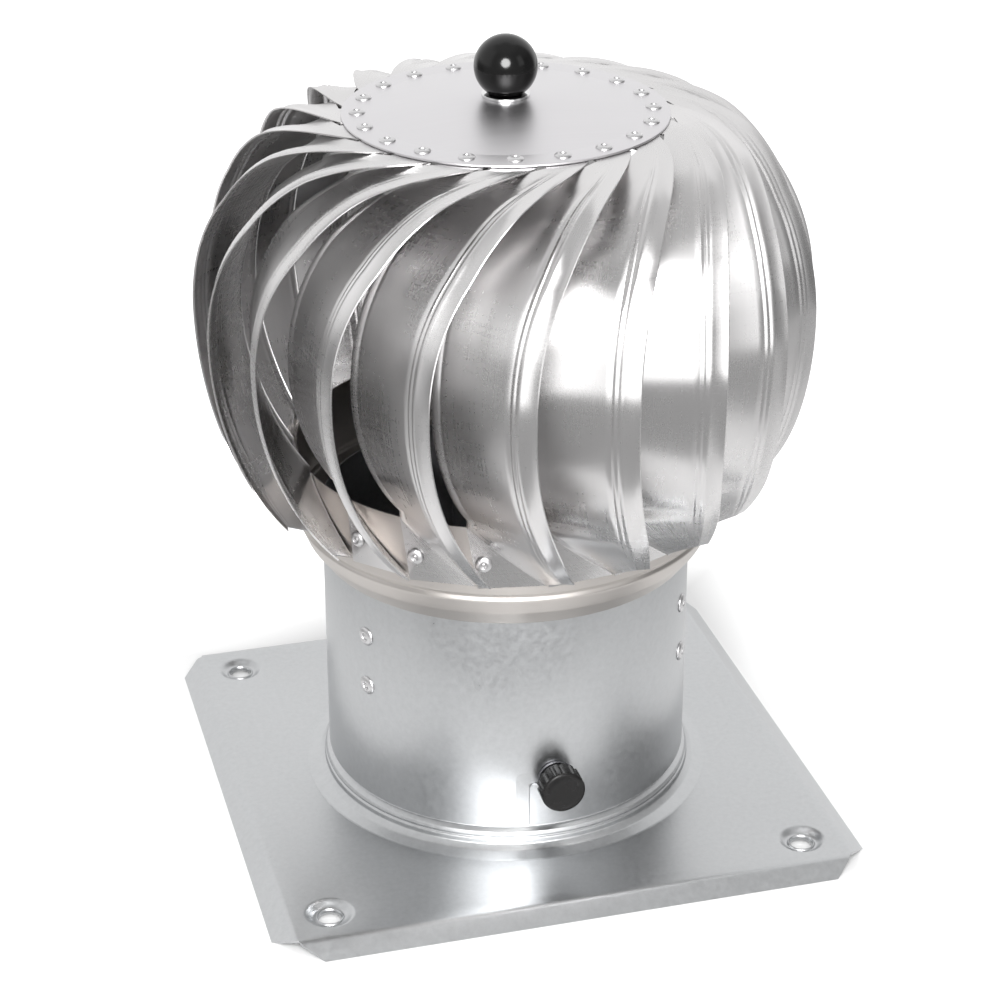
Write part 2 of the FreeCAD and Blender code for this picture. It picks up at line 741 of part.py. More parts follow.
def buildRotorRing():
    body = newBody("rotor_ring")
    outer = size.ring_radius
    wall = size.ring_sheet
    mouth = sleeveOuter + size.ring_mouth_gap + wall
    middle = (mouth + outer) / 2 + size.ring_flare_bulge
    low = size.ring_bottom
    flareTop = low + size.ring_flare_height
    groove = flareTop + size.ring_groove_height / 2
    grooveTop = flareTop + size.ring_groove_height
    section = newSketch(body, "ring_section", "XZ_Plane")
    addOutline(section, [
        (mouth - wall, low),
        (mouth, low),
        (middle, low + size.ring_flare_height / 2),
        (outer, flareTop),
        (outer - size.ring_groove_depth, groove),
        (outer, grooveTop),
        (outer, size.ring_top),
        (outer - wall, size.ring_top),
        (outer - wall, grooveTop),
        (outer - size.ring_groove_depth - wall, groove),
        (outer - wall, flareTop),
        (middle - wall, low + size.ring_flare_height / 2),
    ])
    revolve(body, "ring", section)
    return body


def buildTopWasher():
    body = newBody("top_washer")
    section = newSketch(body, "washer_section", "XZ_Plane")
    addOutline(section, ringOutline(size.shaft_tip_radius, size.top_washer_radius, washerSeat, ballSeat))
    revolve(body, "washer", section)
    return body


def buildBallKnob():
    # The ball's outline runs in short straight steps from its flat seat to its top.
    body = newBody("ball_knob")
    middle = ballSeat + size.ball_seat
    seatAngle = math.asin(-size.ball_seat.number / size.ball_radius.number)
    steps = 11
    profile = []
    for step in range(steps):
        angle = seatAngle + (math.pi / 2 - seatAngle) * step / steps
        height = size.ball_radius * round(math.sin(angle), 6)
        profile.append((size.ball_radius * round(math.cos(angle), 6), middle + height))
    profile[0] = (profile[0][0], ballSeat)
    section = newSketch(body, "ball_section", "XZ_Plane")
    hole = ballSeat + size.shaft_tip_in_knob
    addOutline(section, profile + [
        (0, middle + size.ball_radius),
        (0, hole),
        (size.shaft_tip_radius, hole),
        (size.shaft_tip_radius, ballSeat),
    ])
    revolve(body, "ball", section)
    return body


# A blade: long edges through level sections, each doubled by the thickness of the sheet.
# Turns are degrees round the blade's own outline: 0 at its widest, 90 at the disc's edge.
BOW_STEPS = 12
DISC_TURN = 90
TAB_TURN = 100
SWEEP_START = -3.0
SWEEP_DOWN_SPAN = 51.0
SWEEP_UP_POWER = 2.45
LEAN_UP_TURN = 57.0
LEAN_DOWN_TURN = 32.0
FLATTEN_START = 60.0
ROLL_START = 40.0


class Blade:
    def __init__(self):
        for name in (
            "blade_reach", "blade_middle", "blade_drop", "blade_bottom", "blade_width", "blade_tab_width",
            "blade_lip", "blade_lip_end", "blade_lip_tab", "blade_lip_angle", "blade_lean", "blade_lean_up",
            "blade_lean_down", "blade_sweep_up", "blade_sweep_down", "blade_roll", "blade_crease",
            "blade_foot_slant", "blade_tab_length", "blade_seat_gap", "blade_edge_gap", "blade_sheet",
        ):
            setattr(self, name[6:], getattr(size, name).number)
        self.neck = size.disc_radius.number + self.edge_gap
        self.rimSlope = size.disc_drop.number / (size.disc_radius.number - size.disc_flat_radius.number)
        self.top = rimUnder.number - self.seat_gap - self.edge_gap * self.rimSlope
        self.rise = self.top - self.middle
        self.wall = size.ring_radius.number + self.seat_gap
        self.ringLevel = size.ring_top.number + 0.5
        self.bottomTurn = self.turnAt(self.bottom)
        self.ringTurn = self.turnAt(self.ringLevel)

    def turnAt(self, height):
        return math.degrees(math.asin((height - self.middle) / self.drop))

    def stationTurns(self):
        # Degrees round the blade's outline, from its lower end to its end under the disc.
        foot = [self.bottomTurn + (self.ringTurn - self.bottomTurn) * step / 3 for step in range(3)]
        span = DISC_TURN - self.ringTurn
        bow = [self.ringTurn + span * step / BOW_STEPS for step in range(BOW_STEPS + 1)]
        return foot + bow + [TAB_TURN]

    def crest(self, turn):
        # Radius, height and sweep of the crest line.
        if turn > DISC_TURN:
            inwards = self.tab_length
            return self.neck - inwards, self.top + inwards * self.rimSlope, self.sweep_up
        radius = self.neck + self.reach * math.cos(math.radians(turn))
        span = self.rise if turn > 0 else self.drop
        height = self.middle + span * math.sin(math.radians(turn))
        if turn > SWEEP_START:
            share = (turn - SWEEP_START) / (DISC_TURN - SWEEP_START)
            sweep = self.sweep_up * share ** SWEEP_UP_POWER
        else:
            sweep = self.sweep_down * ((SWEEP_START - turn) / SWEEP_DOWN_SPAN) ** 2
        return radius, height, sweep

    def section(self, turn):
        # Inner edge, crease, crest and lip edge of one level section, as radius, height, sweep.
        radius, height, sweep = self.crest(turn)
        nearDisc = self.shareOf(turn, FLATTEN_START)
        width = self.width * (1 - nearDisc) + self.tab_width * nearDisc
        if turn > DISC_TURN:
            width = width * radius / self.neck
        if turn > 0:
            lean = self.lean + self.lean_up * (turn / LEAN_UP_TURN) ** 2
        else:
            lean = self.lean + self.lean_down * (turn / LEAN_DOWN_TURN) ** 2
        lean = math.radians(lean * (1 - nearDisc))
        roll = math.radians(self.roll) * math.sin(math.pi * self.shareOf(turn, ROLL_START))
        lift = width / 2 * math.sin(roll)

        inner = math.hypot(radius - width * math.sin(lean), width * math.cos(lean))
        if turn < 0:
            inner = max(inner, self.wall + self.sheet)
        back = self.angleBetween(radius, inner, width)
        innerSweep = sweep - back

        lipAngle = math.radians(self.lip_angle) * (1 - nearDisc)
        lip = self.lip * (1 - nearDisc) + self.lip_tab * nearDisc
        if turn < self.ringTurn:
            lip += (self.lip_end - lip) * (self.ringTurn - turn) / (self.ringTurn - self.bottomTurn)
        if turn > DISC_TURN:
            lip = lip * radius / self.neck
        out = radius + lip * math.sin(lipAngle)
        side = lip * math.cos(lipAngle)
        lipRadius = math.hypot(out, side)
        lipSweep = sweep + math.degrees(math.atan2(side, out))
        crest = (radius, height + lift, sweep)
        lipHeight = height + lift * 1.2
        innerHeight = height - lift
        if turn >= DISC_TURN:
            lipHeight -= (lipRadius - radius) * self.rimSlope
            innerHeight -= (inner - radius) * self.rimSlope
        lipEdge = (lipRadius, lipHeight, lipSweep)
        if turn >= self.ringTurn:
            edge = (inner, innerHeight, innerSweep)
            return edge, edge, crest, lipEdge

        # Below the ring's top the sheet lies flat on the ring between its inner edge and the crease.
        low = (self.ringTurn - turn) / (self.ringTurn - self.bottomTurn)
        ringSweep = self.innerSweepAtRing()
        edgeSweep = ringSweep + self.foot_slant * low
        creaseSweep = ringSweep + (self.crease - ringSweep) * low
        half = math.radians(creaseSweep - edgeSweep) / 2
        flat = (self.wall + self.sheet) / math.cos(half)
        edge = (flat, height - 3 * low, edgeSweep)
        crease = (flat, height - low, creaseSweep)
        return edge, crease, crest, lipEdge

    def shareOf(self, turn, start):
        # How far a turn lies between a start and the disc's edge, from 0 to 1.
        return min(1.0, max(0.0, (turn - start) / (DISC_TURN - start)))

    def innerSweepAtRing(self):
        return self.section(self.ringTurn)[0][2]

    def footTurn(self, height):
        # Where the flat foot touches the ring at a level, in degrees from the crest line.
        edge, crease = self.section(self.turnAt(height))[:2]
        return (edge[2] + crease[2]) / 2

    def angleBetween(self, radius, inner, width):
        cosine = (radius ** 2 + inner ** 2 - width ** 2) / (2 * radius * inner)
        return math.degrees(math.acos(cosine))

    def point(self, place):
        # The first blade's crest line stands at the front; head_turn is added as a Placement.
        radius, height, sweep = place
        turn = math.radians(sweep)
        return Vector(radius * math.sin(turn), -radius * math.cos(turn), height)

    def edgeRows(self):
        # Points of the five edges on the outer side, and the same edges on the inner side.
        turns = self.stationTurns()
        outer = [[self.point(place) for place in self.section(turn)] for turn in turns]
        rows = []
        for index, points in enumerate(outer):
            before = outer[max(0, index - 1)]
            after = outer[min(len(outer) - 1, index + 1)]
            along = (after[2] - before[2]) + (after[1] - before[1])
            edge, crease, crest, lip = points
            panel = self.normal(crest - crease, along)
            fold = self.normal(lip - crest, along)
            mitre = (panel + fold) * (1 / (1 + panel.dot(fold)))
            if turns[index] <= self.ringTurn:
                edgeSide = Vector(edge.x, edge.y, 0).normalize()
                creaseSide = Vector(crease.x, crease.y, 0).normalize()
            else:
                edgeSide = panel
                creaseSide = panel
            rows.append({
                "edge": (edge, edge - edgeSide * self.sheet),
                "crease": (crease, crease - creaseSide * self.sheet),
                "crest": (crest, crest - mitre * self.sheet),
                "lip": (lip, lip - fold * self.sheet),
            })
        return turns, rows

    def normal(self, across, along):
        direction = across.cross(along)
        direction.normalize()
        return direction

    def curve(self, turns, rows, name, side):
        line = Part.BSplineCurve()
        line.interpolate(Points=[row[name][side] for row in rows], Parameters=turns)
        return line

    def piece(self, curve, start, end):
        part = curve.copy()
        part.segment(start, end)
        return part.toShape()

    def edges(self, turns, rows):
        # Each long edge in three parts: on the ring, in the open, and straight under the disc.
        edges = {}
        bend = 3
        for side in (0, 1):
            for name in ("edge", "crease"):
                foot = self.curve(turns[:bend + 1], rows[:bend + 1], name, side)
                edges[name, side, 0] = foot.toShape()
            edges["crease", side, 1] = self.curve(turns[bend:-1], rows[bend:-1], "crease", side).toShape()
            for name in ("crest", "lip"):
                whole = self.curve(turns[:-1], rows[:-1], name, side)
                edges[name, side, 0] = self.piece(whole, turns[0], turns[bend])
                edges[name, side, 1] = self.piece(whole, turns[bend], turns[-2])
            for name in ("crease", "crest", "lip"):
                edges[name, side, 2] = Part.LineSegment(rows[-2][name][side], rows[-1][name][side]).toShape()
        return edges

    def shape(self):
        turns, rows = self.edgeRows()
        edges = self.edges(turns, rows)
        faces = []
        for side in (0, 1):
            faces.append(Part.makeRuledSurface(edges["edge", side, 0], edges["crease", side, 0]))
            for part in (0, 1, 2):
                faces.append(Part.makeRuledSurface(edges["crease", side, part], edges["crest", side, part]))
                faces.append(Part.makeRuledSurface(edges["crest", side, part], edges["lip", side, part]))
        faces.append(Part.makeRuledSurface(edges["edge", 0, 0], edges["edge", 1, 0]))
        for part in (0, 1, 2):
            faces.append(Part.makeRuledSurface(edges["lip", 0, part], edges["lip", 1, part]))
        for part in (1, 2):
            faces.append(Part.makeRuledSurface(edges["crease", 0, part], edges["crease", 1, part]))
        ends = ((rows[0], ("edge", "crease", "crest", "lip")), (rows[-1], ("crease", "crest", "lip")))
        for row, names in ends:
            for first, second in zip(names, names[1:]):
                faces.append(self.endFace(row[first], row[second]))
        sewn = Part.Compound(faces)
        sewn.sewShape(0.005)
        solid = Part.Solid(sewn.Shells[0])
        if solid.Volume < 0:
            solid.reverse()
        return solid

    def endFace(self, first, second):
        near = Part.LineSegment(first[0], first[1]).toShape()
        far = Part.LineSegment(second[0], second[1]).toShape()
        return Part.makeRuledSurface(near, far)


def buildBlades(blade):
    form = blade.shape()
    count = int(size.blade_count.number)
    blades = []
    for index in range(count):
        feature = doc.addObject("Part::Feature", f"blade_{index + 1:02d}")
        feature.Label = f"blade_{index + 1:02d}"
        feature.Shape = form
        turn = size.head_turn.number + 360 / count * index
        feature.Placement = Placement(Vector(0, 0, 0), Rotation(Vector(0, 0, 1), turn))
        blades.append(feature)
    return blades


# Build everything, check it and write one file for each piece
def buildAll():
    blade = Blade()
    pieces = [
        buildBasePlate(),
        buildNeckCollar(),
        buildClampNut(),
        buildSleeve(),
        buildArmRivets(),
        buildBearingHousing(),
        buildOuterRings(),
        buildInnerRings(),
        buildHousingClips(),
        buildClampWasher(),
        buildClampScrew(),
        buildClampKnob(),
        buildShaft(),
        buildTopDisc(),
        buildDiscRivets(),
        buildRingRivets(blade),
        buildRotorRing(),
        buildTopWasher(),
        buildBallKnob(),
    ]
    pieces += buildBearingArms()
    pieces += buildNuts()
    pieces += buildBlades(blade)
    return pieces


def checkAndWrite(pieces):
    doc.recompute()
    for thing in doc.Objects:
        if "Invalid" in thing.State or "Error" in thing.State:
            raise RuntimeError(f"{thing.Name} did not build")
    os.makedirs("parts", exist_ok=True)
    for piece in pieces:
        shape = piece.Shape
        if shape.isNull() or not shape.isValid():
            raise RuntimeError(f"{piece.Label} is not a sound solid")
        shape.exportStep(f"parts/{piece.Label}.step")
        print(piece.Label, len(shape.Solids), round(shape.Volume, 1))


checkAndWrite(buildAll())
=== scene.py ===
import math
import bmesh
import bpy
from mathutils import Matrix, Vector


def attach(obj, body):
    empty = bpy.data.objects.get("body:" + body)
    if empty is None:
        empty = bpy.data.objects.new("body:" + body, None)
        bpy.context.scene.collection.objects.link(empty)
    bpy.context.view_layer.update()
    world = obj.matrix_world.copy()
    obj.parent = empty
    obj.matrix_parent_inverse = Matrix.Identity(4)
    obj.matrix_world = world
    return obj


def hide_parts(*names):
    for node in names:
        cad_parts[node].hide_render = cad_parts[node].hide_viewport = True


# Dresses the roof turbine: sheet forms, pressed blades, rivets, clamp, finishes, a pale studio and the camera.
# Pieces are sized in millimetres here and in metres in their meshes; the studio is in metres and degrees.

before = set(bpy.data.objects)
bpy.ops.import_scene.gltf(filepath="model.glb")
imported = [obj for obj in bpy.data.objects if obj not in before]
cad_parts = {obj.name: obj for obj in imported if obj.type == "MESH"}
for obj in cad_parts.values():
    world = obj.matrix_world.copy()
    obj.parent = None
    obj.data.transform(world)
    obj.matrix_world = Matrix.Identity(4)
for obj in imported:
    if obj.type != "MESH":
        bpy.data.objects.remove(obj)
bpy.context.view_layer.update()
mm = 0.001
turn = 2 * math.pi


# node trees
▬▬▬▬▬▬
Stated exercise:
Nothing beyond the lines starting at the line containing "# Build everything, check" and ending at the line containing "before = set(bpy.data.objects)" is to be reproduced; reproduce those lines exactly, both ends included.

Complete output:
# Build everything, check it and write one file for each piece
def buildAll():
    blade = Blade()
    pieces = [
        buildBasePlate(),
        buildNeckCollar(),
        buildClampNut(),
        buildSleeve(),
        buildArmRivets(),
        buildBearingHousing(),
        buildOuterRings(),
        buildInnerRings(),
        buildHousingClips(),
        buildClampWasher(),
        buildClampScrew(),
        buildClampKnob(),
        buildShaft(),
        buildTopDisc(),
        buildDiscRivets(),
        buildRingRivets(blade),
        buildRotorRing(),
        buildTopWasher(),
        buildBallKnob(),
    ]
    pieces += buildBearingArms()
    pieces += buildNuts()
    pieces += buildBlades(blade)
    return pieces


def checkAndWrite(pieces):
    doc.recompute()
    for thing in doc.Objects:
        if "Invalid" in thing.State or "Error" in thing.State:
            raise RuntimeError(f"{thing.Name} did not build")
    os.makedirs("parts", exist_ok=True)
    for piece in pieces:
        shape = piece.Shape
        if shape.isNull() or not shape.isValid():
            raise RuntimeError(f"{piece.Label} is not a sound solid")
        shape.exportStep(f"parts/{piece.Label}.step")
        print(piece.Label, len(shape.Solids), round(shape.Volume, 1))


checkAndWrite(buildAll())
=== scene.py ===
import math
import bmesh
import bpy
from mathutils import Matrix, Vector


def attach(obj, body):
    empty = bpy.data.objects.get("body:" + body)
    if empty is None:
        empty = bpy.data.objects.new("body:" + body, None)
        bpy.context.scene.collection.objects.link(empty)
    bpy.context.view_layer.update()
    world = obj.matrix_world.copy()
    obj.parent = empty
    obj.matrix_parent_inverse = Matrix.Identity(4)
    obj.matrix_world = world
    return obj


def hide_parts(*names):
    for node in names:
        cad_parts[node].hide_render = cad_parts[node].hide_viewport = True


# Dresses the roof turbine: sheet forms, pressed blades, rivets, clamp, finishes, a pale studio and the camera.
# Pieces are sized in millimetres here and in metres in their meshes; the studio is in metres and degrees.

before = set(bpy.data.objects)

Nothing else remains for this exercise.